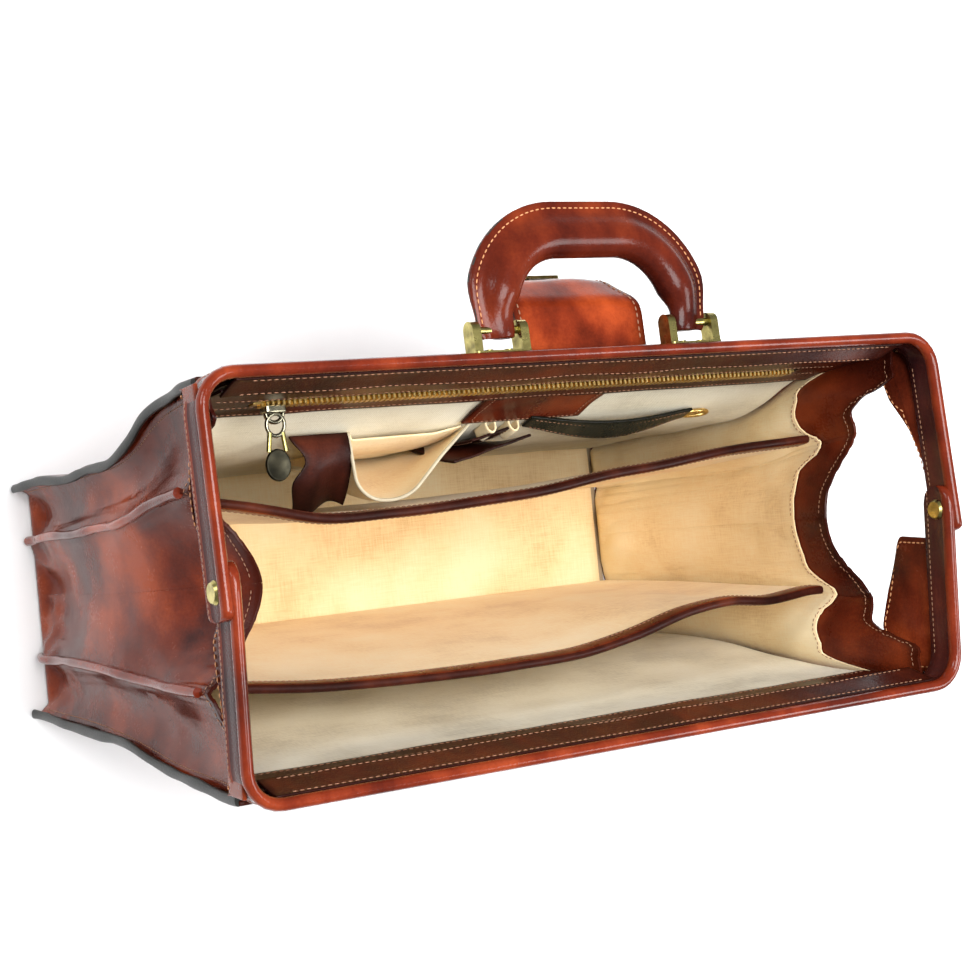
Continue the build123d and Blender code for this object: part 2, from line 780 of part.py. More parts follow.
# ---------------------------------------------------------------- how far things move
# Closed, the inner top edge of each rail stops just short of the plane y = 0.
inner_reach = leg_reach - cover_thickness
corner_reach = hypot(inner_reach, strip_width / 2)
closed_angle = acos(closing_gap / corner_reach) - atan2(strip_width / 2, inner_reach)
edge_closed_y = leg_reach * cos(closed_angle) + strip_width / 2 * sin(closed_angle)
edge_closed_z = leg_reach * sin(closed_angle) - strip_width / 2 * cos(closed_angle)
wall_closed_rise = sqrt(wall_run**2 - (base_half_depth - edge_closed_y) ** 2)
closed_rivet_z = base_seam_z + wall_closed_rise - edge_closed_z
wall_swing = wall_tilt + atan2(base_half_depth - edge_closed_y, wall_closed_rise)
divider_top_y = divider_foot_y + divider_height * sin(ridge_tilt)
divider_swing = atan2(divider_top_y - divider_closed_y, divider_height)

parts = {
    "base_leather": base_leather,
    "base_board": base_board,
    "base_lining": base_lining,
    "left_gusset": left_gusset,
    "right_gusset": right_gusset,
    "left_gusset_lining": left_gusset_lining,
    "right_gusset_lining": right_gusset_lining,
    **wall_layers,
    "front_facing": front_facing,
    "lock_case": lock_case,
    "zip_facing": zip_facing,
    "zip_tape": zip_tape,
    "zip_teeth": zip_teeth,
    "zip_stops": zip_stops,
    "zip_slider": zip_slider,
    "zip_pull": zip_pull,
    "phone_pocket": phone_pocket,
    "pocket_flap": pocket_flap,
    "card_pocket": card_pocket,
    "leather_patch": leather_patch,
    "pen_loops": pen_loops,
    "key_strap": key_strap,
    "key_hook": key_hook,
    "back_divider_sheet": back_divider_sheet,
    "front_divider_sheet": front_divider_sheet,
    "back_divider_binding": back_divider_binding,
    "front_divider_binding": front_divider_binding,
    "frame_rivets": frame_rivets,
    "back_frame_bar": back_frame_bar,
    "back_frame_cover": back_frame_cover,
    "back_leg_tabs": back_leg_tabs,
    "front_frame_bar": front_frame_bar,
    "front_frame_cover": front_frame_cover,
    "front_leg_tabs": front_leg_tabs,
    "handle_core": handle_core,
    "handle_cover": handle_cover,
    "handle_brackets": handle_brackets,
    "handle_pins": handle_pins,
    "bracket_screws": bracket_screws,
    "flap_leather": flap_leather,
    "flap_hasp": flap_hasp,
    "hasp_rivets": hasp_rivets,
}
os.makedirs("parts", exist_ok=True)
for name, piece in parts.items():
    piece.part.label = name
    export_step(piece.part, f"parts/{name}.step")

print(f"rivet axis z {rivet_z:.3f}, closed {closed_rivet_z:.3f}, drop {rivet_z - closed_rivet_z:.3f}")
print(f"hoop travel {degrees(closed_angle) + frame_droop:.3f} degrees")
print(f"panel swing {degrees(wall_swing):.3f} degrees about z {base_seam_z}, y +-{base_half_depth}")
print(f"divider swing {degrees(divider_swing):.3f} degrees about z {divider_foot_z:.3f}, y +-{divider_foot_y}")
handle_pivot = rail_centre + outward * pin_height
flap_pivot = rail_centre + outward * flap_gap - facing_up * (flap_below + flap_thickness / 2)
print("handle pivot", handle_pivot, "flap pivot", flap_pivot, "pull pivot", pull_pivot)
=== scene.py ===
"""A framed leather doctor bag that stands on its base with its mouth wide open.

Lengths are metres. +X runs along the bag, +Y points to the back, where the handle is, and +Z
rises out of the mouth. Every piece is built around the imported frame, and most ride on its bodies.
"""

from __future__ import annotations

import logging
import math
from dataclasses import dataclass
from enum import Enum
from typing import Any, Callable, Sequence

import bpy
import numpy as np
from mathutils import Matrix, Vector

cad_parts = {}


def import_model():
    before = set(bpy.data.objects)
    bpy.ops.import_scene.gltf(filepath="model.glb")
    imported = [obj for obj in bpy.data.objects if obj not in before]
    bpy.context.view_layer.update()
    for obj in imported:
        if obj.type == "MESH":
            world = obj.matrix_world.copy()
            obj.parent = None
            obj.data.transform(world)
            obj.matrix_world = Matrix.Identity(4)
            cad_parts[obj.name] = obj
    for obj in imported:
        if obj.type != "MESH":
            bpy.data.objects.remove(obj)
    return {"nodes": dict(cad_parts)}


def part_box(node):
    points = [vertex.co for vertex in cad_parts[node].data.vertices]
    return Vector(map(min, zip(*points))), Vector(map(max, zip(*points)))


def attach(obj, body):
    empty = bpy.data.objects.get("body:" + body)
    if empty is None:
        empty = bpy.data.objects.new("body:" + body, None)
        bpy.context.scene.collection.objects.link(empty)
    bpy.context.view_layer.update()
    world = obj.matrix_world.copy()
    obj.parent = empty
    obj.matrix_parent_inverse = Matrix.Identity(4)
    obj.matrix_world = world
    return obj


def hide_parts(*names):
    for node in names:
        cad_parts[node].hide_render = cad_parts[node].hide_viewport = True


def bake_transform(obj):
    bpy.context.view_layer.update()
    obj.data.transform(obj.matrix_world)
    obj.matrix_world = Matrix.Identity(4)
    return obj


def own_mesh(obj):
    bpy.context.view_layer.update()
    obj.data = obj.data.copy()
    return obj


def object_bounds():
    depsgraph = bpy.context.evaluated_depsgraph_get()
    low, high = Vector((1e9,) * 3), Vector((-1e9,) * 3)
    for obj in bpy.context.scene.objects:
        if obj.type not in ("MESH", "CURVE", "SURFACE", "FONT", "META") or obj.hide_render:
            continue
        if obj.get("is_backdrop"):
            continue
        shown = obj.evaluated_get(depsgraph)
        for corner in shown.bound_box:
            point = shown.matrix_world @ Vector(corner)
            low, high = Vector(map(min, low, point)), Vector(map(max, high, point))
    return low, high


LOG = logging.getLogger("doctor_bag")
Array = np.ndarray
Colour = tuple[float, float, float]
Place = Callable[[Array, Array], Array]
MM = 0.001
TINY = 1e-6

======

▶ WHAT YOU HAVE TO DO
Exactly and exclusively, reproduce the lines that start at the line containing "for name, piece" and end at the line containing "obj.data.transform(world)", inclusive of both.

▶ RESPONSE
for name, piece in parts.items():
    piece.part.label = name
    export_step(piece.part, f"parts/{name}.step")

print(f"rivet axis z {rivet_z:.3f}, closed {closed_rivet_z:.3f}, drop {rivet_z - closed_rivet_z:.3f}")
print(f"hoop travel {degrees(closed_angle) + frame_droop:.3f} degrees")
print(f"panel swing {degrees(wall_swing):.3f} degrees about z {base_seam_z}, y +-{base_half_depth}")
print(f"divider swing {degrees(divider_swing):.3f} degrees about z {divider_foot_z:.3f}, y +-{divider_foot_y}")
handle_pivot = rail_centre + outward * pin_height
flap_pivot = rail_centre + outward * flap_gap - facing_up * (flap_below + flap_thickness / 2)
print("handle pivot", handle_pivot, "flap pivot", flap_pivot, "pull pivot", pull_pivot)
=== scene.py ===
"""A framed leather doctor bag that stands on its base with its mouth wide open.

Lengths are metres. +X runs along the bag, +Y points to the back, where the handle is, and +Z
rises out of the mouth. Every piece is built around the imported frame, and most ride on its bodies.
"""

from __future__ import annotations

import logging
import math
from dataclasses import dataclass
from enum import Enum
from typing import Any, Callable, Sequence

import bpy
import numpy as np
from mathutils import Matrix, Vector

cad_parts = {}


def import_model():
    before = set(bpy.data.objects)
    bpy.ops.import_scene.gltf(filepath="model.glb")
    imported = [obj for obj in bpy.data.objects if obj not in before]
    bpy.context.view_layer.update()
    for obj in imported:
        if obj.type == "MESH":
            world = obj.matrix_world.copy()
            obj.parent = None
            obj.data.transform(world)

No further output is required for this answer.